The Peabody Museum is a unique and rich resource available to all the students in the New Haven area. The murals, dioramas, and all the fossil, plant, animal and rock collections provide a huge resource to complement any study of Connecticut and its environment. The mineral collections in the Peabody Museum are an excellent asset to the study of the geology of Connecticut. Not only are these collections available in the museum along with the very helpful staff from the public education office, but in many cases there are certain collections that can be borrowed to take into the classroom itself. The dioramas and other exhibits can be very effectively used to challenge the students to observe and discuss various environmental issues.
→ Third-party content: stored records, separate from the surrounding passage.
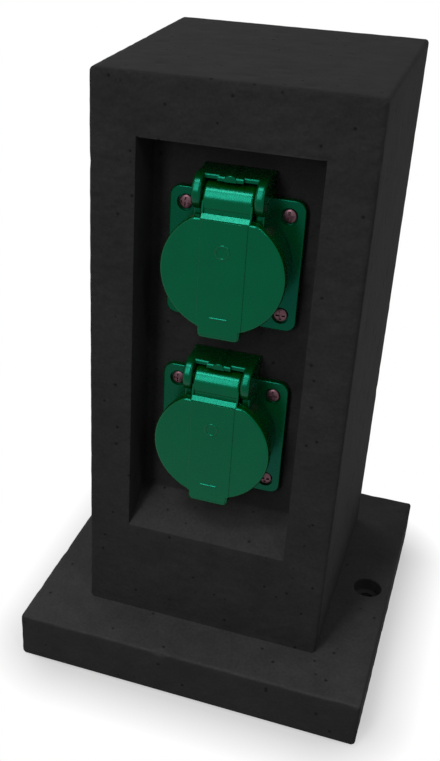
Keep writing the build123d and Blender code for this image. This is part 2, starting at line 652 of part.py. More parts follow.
def contact_carrier():
    """Moulded block behind the well floor that holds the contacts apart."""
    front, behind = FLOOR_BACK - OVERRUN, CARRIER_BACK + OVERRUN
    body = rod_y(CARRIER_R, FLOOR_BACK, CARRIER_BACK)
    for x in (-PIN_SPACING / 2, PIN_SPACING / 2):
        body -= rod_y(SLEEVE_R + FIT_GAP, front, behind, x)
        body -= clamp_pocket(x, 0.0)
    body -= clamp_pocket(0.0, -EARTH_CLAMP_DROP)
    strip_half = EARTH_STRIP_WIDTH / 2 + FIT_GAP
    body -= block(-strip_half, strip_half, front, STRIP_BACK + FIT_GAP,
                  -CARRIER_R - OVERRUN, CARRIER_R + OVERRUN)
    tail_half = EARTH_STRIP_THICKNESS / 2 + FIT_GAP
    body -= block(-strip_half, strip_half, FLOOR_BACK, behind,
                  -EARTH_CLAMP_DROP - tail_half, -EARTH_CLAMP_DROP + tail_half)
    body -= rod_y(CARRIER_SCREW_R + THREAD_CLEARANCE, front, FLOOR_BACK + CARRIER_SCREW_LENGTH)
    return body


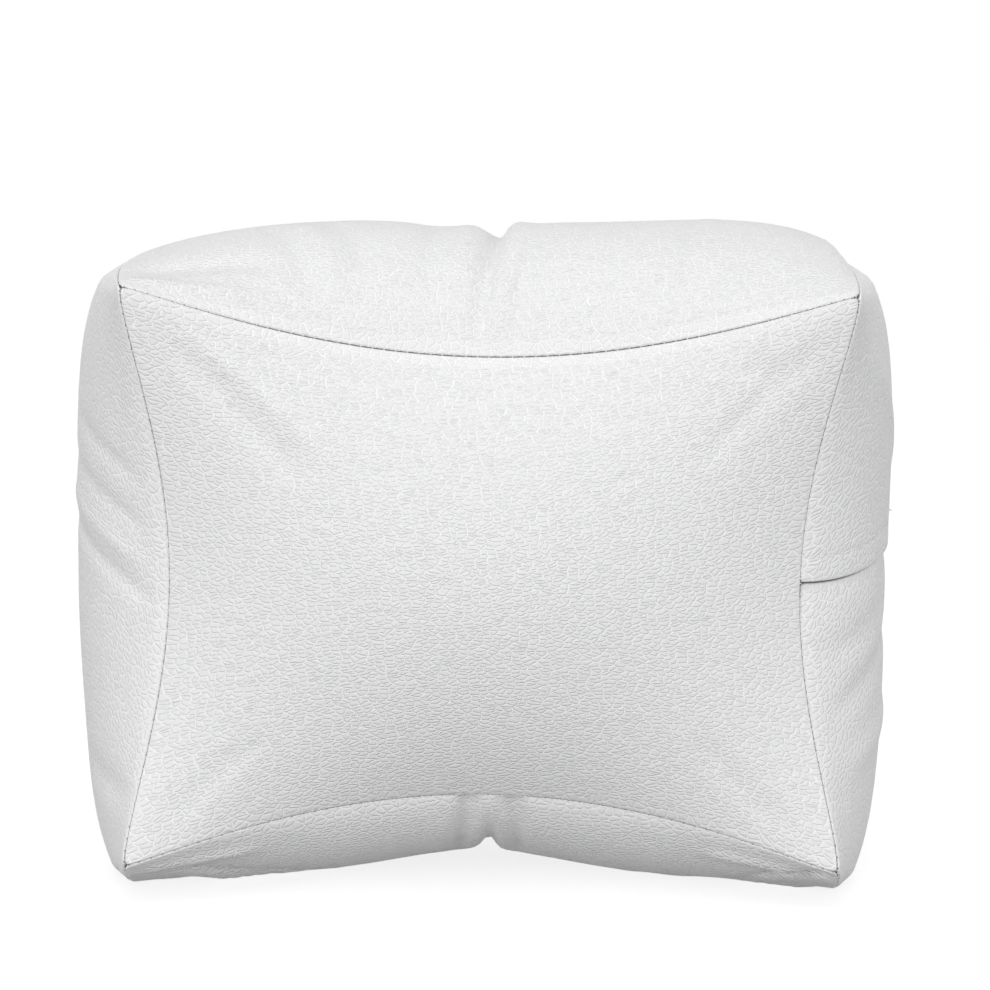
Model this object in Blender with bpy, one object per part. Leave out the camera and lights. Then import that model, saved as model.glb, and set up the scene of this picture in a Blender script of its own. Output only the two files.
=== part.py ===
"""Manicure hand rest: a stuffed box cushion sewn from leatherette panels.

Metres, +Z up, the front panel faces -Y. The origin is at the middle of the face it rests on.
Six panels are sewn along twelve seams. The right side is two pieces that lap over a hidden zip.
"""

import math

import bmesh
import bpy
from mathutils import Matrix, Vector

# The box from corner tip to corner tip
WIDTH = 0.236
HEIGHT = 0.191
DEPTH = 0.120

# How the stuffing pulls the seams in and pushes the panels out
SIDE_SEAM_SAG = 0.0145      # the upright seams curve in by this at mid height
TOP_SEAM_SAG = 0.0226       # the long seams curve in by this at mid width
SEAM_DEPTH_PULL = 0.0128    # mid seam to tip, front to back
TOP_CORNER_BULGE = 0.0050   # the short top seams between the tips rise by this
BOTTOM_CORNER_BULGE = 0.0130
SIDE_CREST = 0.0219         # side panels beyond the tips
TOP_CREST = 0.0200          # top panel beyond the tips
BOTTOM_CREST = 0.0172       # bottom panel beyond the tips, before it is pressed flat
BOTTOM_ARCH = 0.0094        # the bottom panel's middle lies higher than its ends by this
FACE_CREST = 0.0120         # front and back panels beyond the tips
FLATTENED = 0.0040          # how far the bottom is pressed flat by the weight
TOP_CREASE = 0.0040         # crease across the middle of the top panel
BOTTOM_CREASE = 0.0080      # crease across the middle of the bottom panel
CREASE_WIDTH = 0.0060

# Shapes of those curves: a higher power is more pointed, a lower one is fuller
SIDE_SEAM_POWER = 1.45
TOP_SEAM_POWER = 1.1
SEAM_PULL_POWER = 1.2
CREST_POWER = 0.5
ARCH_SHARE = 0.35           # the arch's width, as a share of the half width
FACE_POWER = 0.9
FLAT_ARC = 0.05             # smallest half arc, where a band runs straight between two tips

# Leatherette, thread and the clearances between pieces
SHEET = 0.0012
GAP = 0.0003
THREAD_GAP = 0.0004         # thread to panel edge
LAP_GAP = 0.0004            # flap to the panel under it
THREAD_RADIUS = 0.00045
TOPSTITCH_RADIUS = 0.00025
FILLING_PLAY = 0.0007       # filling to panel
TIP_VOID = 0.0060           # the filling stops this far short of the tips

# Lapped closure, heights above the folded edge that shows
FOLD_HEIGHT = 0.0000        # the fold above the middle of the side
FOLD_LAYER = 0.0008         # layer turned back under the flap
TURN_BACK = 0.0100
TOPSTITCH_ABOVE = 0.0080
UNDERLAP = 0.0015           # the lower panel's edge reaches this far under the flap
DIP_START = 0.0140          # the lower panel starts to dip this far below the fold
DIP_END = 0.0010

# Zip
COIL_WIDTH = 0.0012         # each half
COIL_THICKNESS = 0.0016
COIL_SPLIT = 0.0012         # between the halves, where the slider's post runs
TAPE = 0.0005
TAPE_WIDTH = 0.0085
SLIDER_PLATE = 0.0008
SLIDER_LENGTH = 0.0085
SLIDER_WIDTH = 0.0054
SLIDER_POST = 0.0005
STOP_LENGTH = 0.0020
ZIP_END_MARGIN = 0.0045     # zip tape to seam along the arc

# Facets
FACE_STEPS_X = 16
FACE_STEPS_Z = 14
BAND_STEPS = 12
CLOSURE_STEPS = 20

HALF_W = WIDTH / 2
HALF_H = HEIGHT / 2
HALF_D = DEPTH / 2
FLOOR = HALF_H + BOTTOM_CREST - FLATTENED       # form centre above the floor
SEAM_SET_BACK = THREAD_RADIUS + THREAD_GAP      # panel edge to seam line

# The closure's arc, front to back at mid height
SEAM_HALF_CHORD = HALF_D - SEAM_DEPTH_PULL
BAND_HALF_ANGLE = 2.0 * math.atan((SIDE_SEAM_SAG + SIDE_CREST) / SEAM_HALF_CHORD)
ARC_RADIUS = SEAM_HALF_CHORD / math.sin(BAND_HALF_ANGLE)
ARC_CENTRE_X = HALF_W + SIDE_CREST - ARC_RADIUS

FLAP = SHEET + FOLD_LAYER
DIP = FLAP + LAP_GAP
SLIDER_TOP = FLAP + GAP
COIL_TOP = SLIDER_TOP + SLIDER_PLATE + GAP
COIL_BOTTOM = COIL_TOP + COIL_THICKNESS
COIL_MID = (COIL_TOP + COIL_BOTTOM) / 2
SLIDER_BOTTOM = COIL_BOTTOM + GAP + SLIDER_PLATE
FOLD_Z = FLOOR + FOLD_HEIGHT
ZIP_Z = FOLD_Z + UNDERLAP + GAP + SLIDER_WIDTH / 2
TROUGH = SLIDER_BOTTOM + FILLING_PLAY

WHITE = (0.80, 0.80, 0.79)


def material(name, colour, roughness, metallic=0.0):
    """A plain Principled material."""
    made = bpy.data.materials.new(name)
    made.use_nodes = True
    shader = made.node_tree.nodes["Principled BSDF"]
    shader.inputs["Base Color"].default_value = (*colour, 1.0)
    shader.inputs["Roughness"].default_value = roughness
    shader.inputs["Metallic"].default_value = metallic
    return made


def dome(t, power):
    """1 in the middle of an edge, 0 at its ends."""
    return max(0.0, 1.0 - t * t) ** power


def swell(t):
    """How full a band is: 1 over most of its run, 0 at the tips."""
    return max(0.0, 1.0 - t ** 4) ** CREST_POWER


def crest(t, height, bulge=0.0):
    """Height of a band's crest over the line between two tips. bulge is its height at the tips."""
    return (height - bulge) * swell(t) + bulge


def across(a, b, c):
    """Place and lift along a band's arc, for b from -1 at the front seam to 1 at the back seam.

    The arc is full over most of a band and flattens out to a straight short seam between two tips.
    """
    full = 1.0 - (1.0 - swell(a)) * (1.0 - swell(c))
    half_angle = max(FLAT_ARC, BAND_HALF_ANGLE * full)
    place = math.sin(b * half_angle) / math.sin(half_angle)
    lift = (math.cos(b * half_angle) - math.cos(half_angle)) / (1.0 - math.cos(half_angle))
    return place, lift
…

The use of the Internet is rapidly emerging as one of the main cornerstones of the new way of life into the 21st century. Navigating the world wide web of information can, if properly planned, fuel many new investigations by the young students. In fact, the web is paricularly well poised to enable the student to come with a new idea and follow up on it. Discussions among students in different schools as well as among the teachers can be immensely improved with the aid of the Internet. Part of the seminar, therefore, was spent introducing the tools and applications of the Internet. Needless to say, only a brief introduction into this huge world was possible. Nonetheless, as part of the introduction, the seminar set up its own world wide web page (addresss: http:

sandbox.geology.yale.edu/ lasaga) which illustrates how the Internet can be used within the context of the seminar topic. Thus, the seminar page presents satellite data on the topography of Connecticut, discusses sea level changes and their effect on the Connecticut coastline, enables recent (i.e. within a year) earthquake data from New England to be downloaded and shows interesting population data from USA and Connecticut as a function of age.

The various curriculum units presented here, therefore, incorporate the three components of the seminar to widely varying degrees. However, all the units emphasize both the “field” aspect of teaching science (whether that be a museum trip or a Connecticut trip) as well as the hands-on approach to science in the classroom. The use of the Internet is also prominently discussed in most of the units. Of course, it is hoped that these field trips and Internet voyages become just the beginning of a much wider and deeper foray into new modes of teaching science.